((

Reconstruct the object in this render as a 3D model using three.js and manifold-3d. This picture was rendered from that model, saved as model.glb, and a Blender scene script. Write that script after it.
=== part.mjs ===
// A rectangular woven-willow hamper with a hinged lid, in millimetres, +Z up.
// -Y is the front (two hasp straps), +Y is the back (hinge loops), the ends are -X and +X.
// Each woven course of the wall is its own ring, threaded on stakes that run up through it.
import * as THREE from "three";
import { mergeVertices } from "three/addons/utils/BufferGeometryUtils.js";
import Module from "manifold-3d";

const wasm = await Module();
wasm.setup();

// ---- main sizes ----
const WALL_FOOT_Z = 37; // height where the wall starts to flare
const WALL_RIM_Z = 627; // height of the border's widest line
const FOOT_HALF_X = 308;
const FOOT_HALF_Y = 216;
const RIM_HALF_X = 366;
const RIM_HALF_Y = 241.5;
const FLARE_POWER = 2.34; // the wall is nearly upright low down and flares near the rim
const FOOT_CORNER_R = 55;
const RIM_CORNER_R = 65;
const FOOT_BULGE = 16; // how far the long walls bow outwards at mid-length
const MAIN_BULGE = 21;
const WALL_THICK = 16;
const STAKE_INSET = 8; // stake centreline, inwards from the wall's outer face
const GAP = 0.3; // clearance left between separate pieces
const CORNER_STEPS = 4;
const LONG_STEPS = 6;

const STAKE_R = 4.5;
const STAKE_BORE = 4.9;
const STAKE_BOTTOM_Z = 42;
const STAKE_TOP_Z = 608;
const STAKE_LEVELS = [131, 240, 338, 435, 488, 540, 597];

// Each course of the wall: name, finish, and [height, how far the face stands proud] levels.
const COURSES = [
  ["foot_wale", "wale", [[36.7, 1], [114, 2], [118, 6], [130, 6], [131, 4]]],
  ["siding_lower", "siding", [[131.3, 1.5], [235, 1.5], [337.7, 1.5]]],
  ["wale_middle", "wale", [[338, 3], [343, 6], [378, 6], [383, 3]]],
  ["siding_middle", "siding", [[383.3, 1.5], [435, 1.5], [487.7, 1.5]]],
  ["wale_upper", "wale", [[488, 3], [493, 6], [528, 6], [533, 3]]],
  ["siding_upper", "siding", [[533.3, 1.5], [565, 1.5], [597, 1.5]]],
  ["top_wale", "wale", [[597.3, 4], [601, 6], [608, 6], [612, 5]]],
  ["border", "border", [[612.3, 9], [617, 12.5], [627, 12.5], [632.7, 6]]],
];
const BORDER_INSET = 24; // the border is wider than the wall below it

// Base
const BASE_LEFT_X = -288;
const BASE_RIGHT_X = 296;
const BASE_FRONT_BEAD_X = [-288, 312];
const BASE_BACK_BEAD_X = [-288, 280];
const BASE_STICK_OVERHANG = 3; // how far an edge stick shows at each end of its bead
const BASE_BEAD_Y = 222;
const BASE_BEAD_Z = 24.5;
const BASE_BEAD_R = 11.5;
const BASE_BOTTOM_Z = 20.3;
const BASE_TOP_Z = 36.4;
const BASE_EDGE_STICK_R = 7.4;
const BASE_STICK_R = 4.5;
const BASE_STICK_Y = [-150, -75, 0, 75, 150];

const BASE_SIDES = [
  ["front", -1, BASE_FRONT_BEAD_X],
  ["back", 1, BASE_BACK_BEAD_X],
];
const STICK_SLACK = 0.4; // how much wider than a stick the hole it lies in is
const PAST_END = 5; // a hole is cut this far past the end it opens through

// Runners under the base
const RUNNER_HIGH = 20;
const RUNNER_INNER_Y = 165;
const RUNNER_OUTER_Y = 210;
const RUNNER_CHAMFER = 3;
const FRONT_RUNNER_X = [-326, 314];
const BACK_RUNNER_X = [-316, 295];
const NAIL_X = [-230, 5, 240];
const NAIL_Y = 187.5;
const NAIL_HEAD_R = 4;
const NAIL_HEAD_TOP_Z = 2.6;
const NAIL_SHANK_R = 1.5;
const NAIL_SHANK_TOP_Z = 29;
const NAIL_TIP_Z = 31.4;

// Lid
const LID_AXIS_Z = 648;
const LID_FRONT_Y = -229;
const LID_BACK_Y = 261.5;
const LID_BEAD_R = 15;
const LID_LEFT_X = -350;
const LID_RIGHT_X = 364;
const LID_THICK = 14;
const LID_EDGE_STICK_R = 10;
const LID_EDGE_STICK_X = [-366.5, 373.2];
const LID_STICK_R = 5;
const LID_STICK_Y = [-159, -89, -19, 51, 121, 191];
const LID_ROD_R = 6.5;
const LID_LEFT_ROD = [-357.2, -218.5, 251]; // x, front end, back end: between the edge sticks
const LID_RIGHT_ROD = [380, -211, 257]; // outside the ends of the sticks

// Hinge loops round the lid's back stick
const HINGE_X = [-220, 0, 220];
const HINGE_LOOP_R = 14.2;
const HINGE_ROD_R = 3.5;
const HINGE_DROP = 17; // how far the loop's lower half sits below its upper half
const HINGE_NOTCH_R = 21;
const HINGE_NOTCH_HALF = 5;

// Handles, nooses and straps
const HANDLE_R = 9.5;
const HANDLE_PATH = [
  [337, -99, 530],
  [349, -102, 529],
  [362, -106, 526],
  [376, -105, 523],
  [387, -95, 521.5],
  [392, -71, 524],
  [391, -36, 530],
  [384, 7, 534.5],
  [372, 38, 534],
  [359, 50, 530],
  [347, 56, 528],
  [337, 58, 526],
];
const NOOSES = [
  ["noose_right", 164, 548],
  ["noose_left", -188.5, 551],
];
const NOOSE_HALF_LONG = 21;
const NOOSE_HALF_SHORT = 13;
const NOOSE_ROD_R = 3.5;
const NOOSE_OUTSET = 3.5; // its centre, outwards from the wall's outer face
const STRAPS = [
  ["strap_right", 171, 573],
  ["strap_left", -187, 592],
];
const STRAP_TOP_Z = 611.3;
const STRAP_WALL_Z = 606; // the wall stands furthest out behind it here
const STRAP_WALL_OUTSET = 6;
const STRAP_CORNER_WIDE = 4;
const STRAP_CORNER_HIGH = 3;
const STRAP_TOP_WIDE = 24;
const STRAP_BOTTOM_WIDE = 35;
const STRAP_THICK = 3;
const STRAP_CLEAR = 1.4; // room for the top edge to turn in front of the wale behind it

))

**AIM OF THE EXERCISE**
Restate the listing above word for word.

**IN RESPONSE**
Reconstruct the object in this render as a 3D model using three.js and manifold-3d. This picture was rendered from that model, saved as model.glb, and a Blender scene script. Write that script after it.
=== part.mjs ===
// A rectangular woven-willow hamper with a hinged lid, in millimetres, +Z up.
// -Y is the front (two hasp straps), +Y is the back (hinge loops), the ends are -X and +X.
// Each woven course of the wall is its own ring, threaded on stakes that run up through it.
import * as THREE from "three";
import { mergeVertices } from "three/addons/utils/BufferGeometryUtils.js";
import Module from "manifold-3d";

const wasm = await Module();
wasm.setup();

// ---- main sizes ----
const WALL_FOOT_Z = 37; // height where the wall starts to flare
const WALL_RIM_Z = 627; // height of the border's widest line
const FOOT_HALF_X = 308;
const FOOT_HALF_Y = 216;
const RIM_HALF_X = 366;
const RIM_HALF_Y = 241.5;
const FLARE_POWER = 2.34; // the wall is nearly upright low down and flares near the rim
const FOOT_CORNER_R = 55;
const RIM_CORNER_R = 65;
const FOOT_BULGE = 16; // how far the long walls bow outwards at mid-length
const MAIN_BULGE = 21;
const WALL_THICK = 16;
const STAKE_INSET = 8; // stake centreline, inwards from the wall's outer face
const GAP = 0.3; // clearance left between separate pieces
const CORNER_STEPS = 4;
const LONG_STEPS = 6;

const STAKE_R = 4.5;
const STAKE_BORE = 4.9;
const STAKE_BOTTOM_Z = 42;
const STAKE_TOP_Z = 608;
const STAKE_LEVELS = [131, 240, 338, 435, 488, 540, 597];

// Each course of the wall: name, finish, and [height, how far the face stands proud] levels.
const COURSES = [
  ["foot_wale", "wale", [[36.7, 1], [114, 2], [118, 6], [130, 6], [131, 4]]],
  ["siding_lower", "siding", [[131.3, 1.5], [235, 1.5], [337.7, 1.5]]],
  ["wale_middle", "wale", [[338, 3], [343, 6], [378, 6], [383, 3]]],
  ["siding_middle", "siding", [[383.3, 1.5], [435, 1.5], [487.7, 1.5]]],
  ["wale_upper", "wale", [[488, 3], [493, 6], [528, 6], [533, 3]]],
  ["siding_upper", "siding", [[533.3, 1.5], [565, 1.5], [597, 1.5]]],
  ["top_wale", "wale", [[597.3, 4], [601, 6], [608, 6], [612, 5]]],
  ["border", "border", [[612.3, 9], [617, 12.5], [627, 12.5], [632.7, 6]]],
];
const BORDER_INSET = 24; // the border is wider than the wall below it

// Base
const BASE_LEFT_X = -288;
const BASE_RIGHT_X = 296;
const BASE_FRONT_BEAD_X = [-288, 312];
const BASE_BACK_BEAD_X = [-288, 280];
const BASE_STICK_OVERHANG = 3; // how far an edge stick shows at each end of its bead
const BASE_BEAD_Y = 222;
const BASE_BEAD_Z = 24.5;
const BASE_BEAD_R = 11.5;
const BASE_BOTTOM_Z = 20.3;
const BASE_TOP_Z = 36.4;
const BASE_EDGE_STICK_R = 7.4;
const BASE_STICK_R = 4.5;
const BASE_STICK_Y = [-150, -75, 0, 75, 150];

const BASE_SIDES = [
  ["front", -1, BASE_FRONT_BEAD_X],
  ["back", 1, BASE_BACK_BEAD_X],
];
const STICK_SLACK = 0.4; // how much wider than a stick the hole it lies in is
const PAST_END = 5; // a hole is cut this far past the end it opens through

// Runners under the base
const RUNNER_HIGH = 20;
const RUNNER_INNER_Y = 165;
const RUNNER_OUTER_Y = 210;
const RUNNER_CHAMFER = 3;
const FRONT_RUNNER_X = [-326, 314];
const BACK_RUNNER_X = [-316, 295];
const NAIL_X = [-230, 5, 240];
const NAIL_Y = 187.5;
const NAIL_HEAD_R = 4;
const NAIL_HEAD_TOP_Z = 2.6;
const NAIL_SHANK_R = 1.5;
const NAIL_SHANK_TOP_Z = 29;
const NAIL_TIP_Z = 31.4;

// Lid
const LID_AXIS_Z = 648;
const LID_FRONT_Y = -229;
const LID_BACK_Y = 261.5;
const LID_BEAD_R = 15;
const LID_LEFT_X = -350;
const LID_RIGHT_X = 364;
const LID_THICK = 14;
const LID_EDGE_STICK_R = 10;
const LID_EDGE_STICK_X = [-366.5, 373.2];
const LID_STICK_R = 5;
const LID_STICK_Y = [-159, -89, -19, 51, 121, 191];
const LID_ROD_R = 6.5;
const LID_LEFT_ROD = [-357.2, -218.5, 251]; // x, front end, back end: between the edge sticks
const LID_RIGHT_ROD = [380, -211, 257]; // outside the ends of the sticks

// Hinge loops round the lid's back stick
const HINGE_X = [-220, 0, 220];
const HINGE_LOOP_R = 14.2;
const HINGE_ROD_R = 3.5;
const HINGE_DROP = 17; // how far the loop's lower half sits below its upper half
const HINGE_NOTCH_R = 21;
const HINGE_NOTCH_HALF = 5;

// Handles, nooses and straps
const HANDLE_R = 9.5;
const HANDLE_PATH = [
  [337, -99, 530],
  [349, -102, 529],
  [362, -106, 526],
  [376, -105, 523],
  [387, -95, 521.5],
  [392, -71, 524],
  [391, -36, 530],
  [384, 7, 534.5],
  [372, 38, 534],
  [359, 50, 530],
  [347, 56, 528],
  [337, 58, 526],
];
const NOOSES = [
  ["noose_right", 164, 548],
  ["noose_left", -188.5, 551],
];
const NOOSE_HALF_LONG = 21;
const NOOSE_HALF_SHORT = 13;
const NOOSE_ROD_R = 3.5;
const NOOSE_OUTSET = 3.5; // its centre, outwards from the wall's outer face
const STRAPS = [
  ["strap_right", 171, 573],
  ["strap_left", -187, 592],
];
const STRAP_TOP_Z = 611.3;
const STRAP_WALL_Z = 606; // the wall stands furthest out behind it here
const STRAP_WALL_OUTSET = 6;
const STRAP_CORNER_WIDE = 4;
const STRAP_CORNER_HIGH = 3;
const STRAP_TOP_WIDE = 24;
const STRAP_BOTTOM_WIDE = 35;
const STRAP_THICK = 3;
const STRAP_CLEAR = 1.4; // room for the top edge to turn in front of the wale behind it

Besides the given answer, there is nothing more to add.